When comparing broker margin policies, several factors warrant close scrutiny, but the aspects related to margin calls and maintenance are paramount. Here’s what you should consider:
- Margin Call Policies: Determine under what conditions a broker will issue a margin call. This is the point at which you are required to deposit additional funds or the broker will close your position to limit further losses. For example, consider Broker A who issues a margin call when your equity is 50% of your used margin, versus Broker B who only does so at 30%. With Broker A, you have more leeway before receiving a margin call, potentially allowing you to weather short-term market volatility, whereas Broker B might close your position more quickly.

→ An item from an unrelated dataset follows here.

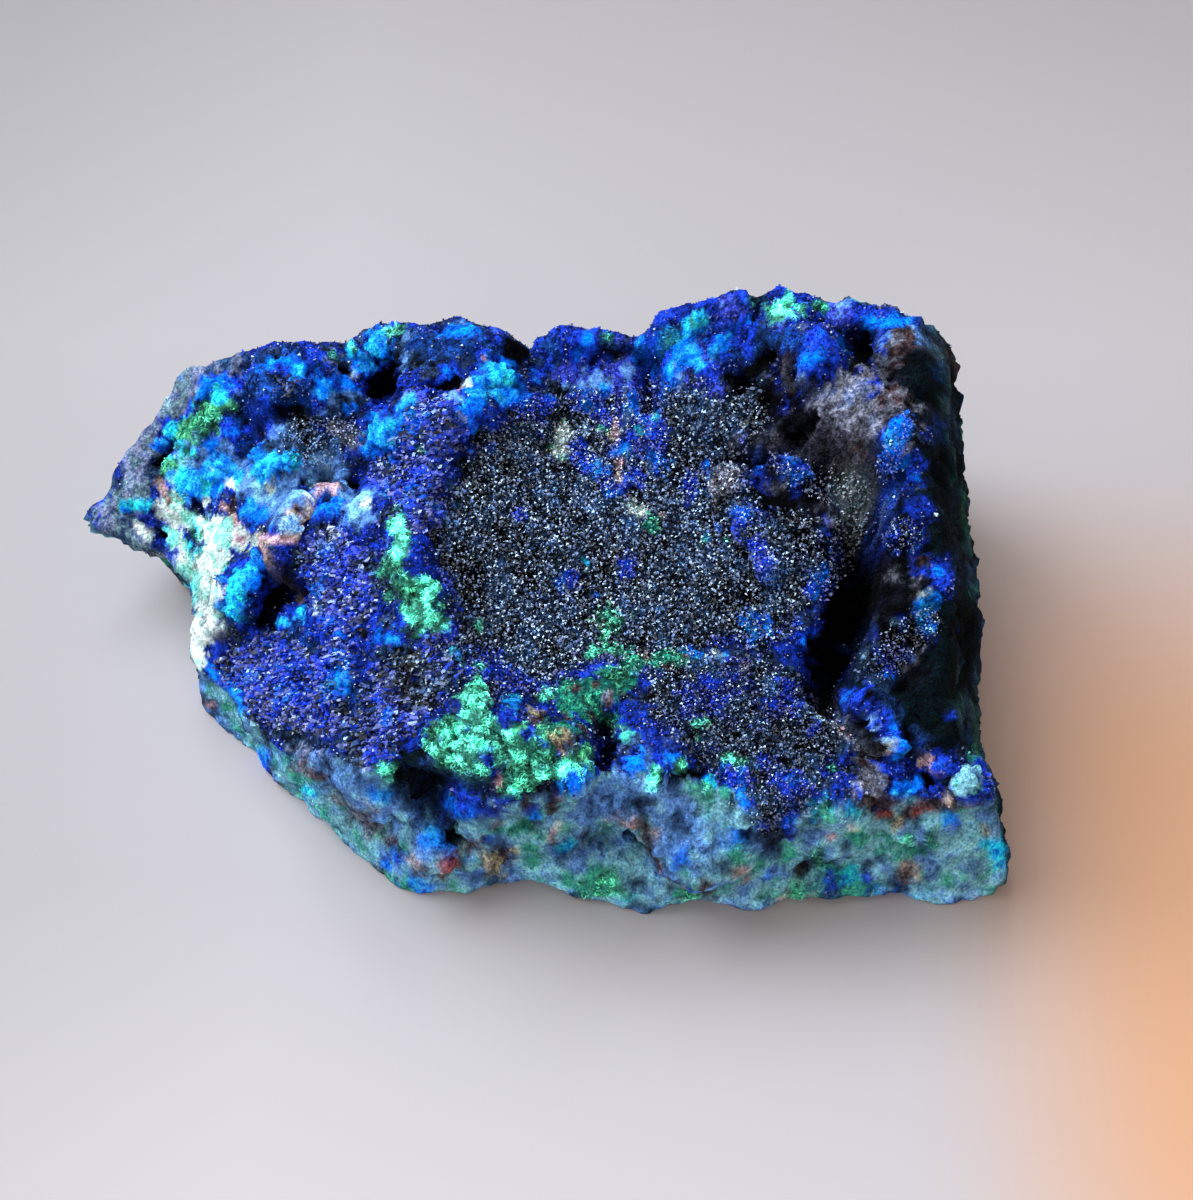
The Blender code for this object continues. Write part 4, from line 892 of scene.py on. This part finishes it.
def repeated(shape, faces, spots, axes, sizes):
    """One small shape at every spot: its corners times the sizes, turned by the axes."""
    corners = shape[None] if shape.ndim == 2 else shape
    points = spots[:, None] + (corners * sizes[:, None]) @ axes
    offset = np.arange(len(spots))[:, None, None] * corners.shape[1]
    return points.reshape(-1, 3), (np.array(faces)[None] + offset).reshape(-1, len(faces[0])).tolist()


# Crowds of small shapes: how many, the least and most width and height in mm, and how far they lean
BASIN_CROWD = (24500, (0.24, 0.42), (0.22, 0.42), 0.62)
RIDGE_CROWD = (18000, (0.18, 0.34), (0.18, 0.36), 0.7)
BLADE_CROWD = (8500, (0.24, 0.40), (0.40, 0.68), 0.7)
CRUMB_CROWD, BEAD_CROWD = (20000, (0.17, 0.42)), (2200, (0.16, 0.36))
CURL_COUNT, CURL_RINGS, CURL_SIDES = 4000, 6, 4
# A crystal is a little flatter than wide, and its corners and size vary
FLATNESS, CORNER_SPREAD, SIZE_SPREAD = 0.75, (0.75, 1.25), (0.55, 1.45)
# Lying blades: the way along X, how far they rise with the normal, and how far they stray
LYING_WAY, LYING_RISE, LYING_STRAY, LYING_ROLL = np.array((1.0, 0.25, 0)), 0.5, 0.42, 0.3
# Brightness of crystals, partly random tone and partly painted glints: clouds of noise by size and
# strength, and the spread from one to the next
CLOUDS, BRIGHT_MEAN, BRIGHT_SPREAD = ((2.4, 2.0), (0.9, 1.0)), -0.35, 0.95
# Pale crystals, painted glints: how many, how far they are paled, to which grey and hue, and the most
# colour of any
GLINT_SHARE, GLINT_REACH, GLINT_GREY, GLINT_HUE, MOST_COLOUR = 0.20, (0.3, 0.9), 0.21, 0.52, 0.75
# How much a crumb's corners and its three sizes vary
CRUMB_CORNERS, CRUMB_SIDES = (0.7, 1.3), (0.7, 1.2)
# A curl: its lean, the arc's radius and turn, the share of the turn before its middle, how far the arc
# sinks, the tube's radius, its thickness at the ends and what the middle adds, and its painted light
# likewise: painted shade at the ends and painted highlight at the middle
CURL_LEAN, CURL_REACH, CURL_TURN, CURL_BEFORE, CURL_SINK = 0.5, (0.16, 0.42), (1.6, 4.0), 0.3, 0.3
CURL_RADIUS, CURL_ENDS, CURL_MIDDLE, DIM_ENDS, DIM_MIDDLE = (0.06, 0.12), 0.45, 0.55, 0.55, 0.6
# How bright grains of a colour are at least and at most
CRYSTAL_LIGHT, CRUMB_LIGHT, CURL_LIGHT = (0.6, 1.4), (0.75, 1.35), (1.1, 1.7)
# A tablet: a four-sided prism, buried foot, tapered, with its top cut on a slant
TABLET = np.array([
    (-0.5, -0.5, -0.4), (0.5, -0.5, -0.4), (0.5, 0.5, -0.4), (-0.5, 0.5, -0.4),
    (-0.42, -0.42, 0.8), (0.42, -0.42, 1.0), (0.42, 0.42, 0.92), (-0.42, 0.42, 0.72),
])
TABLET_FACES = ((0, 3, 2, 1), (4, 5, 6, 7), (0, 1, 5, 4), (1, 2, 6, 5), (2, 3, 7, 6), (3, 0, 4, 7))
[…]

- Maintenance Margin: Beyond the initial margin to open a position, brokers might require a maintenance margin to keep the position open. If your account balance drops below this, you might face a margin call. For example, imagine Broker C requires a maintenance margin of 5% of the trade size, whereas Broker D demands 10%. If market movement is against your position and your account balance dips close to these thresholds, you’d face a margin call sooner with Broker D than C.
- Negative Balance Protection: Some brokers offer protection against negative balances, ensuring that traders won’t owe more than they’ve deposited in their account. For example, if Broker X offers this protection, it ensures you won’t end up owing the broker money in the event of significant losses. On the other hand, Broker Y, without such protection, might hold you liable for any account deficit.
Are there tools to calculate margin in Forex trading?
In the realm of Forex trading, an array of calculators exists to assist traders in their decision-making process. These tools are designed to compute various metrics, including but not limited to, margin and leverage calculations.
Such calculators provide traders with precise values, enabling them to optimise their strategies and manage risks effectively.
Notably, major Forex brokers recognise the importance of these tools and often incorporate them into their platforms. For instance, XM.com is one such broker that offers a suite of calculators tailored for Forex trading, facilitating its clients to compute and ascertain crucial trading parameters with ease.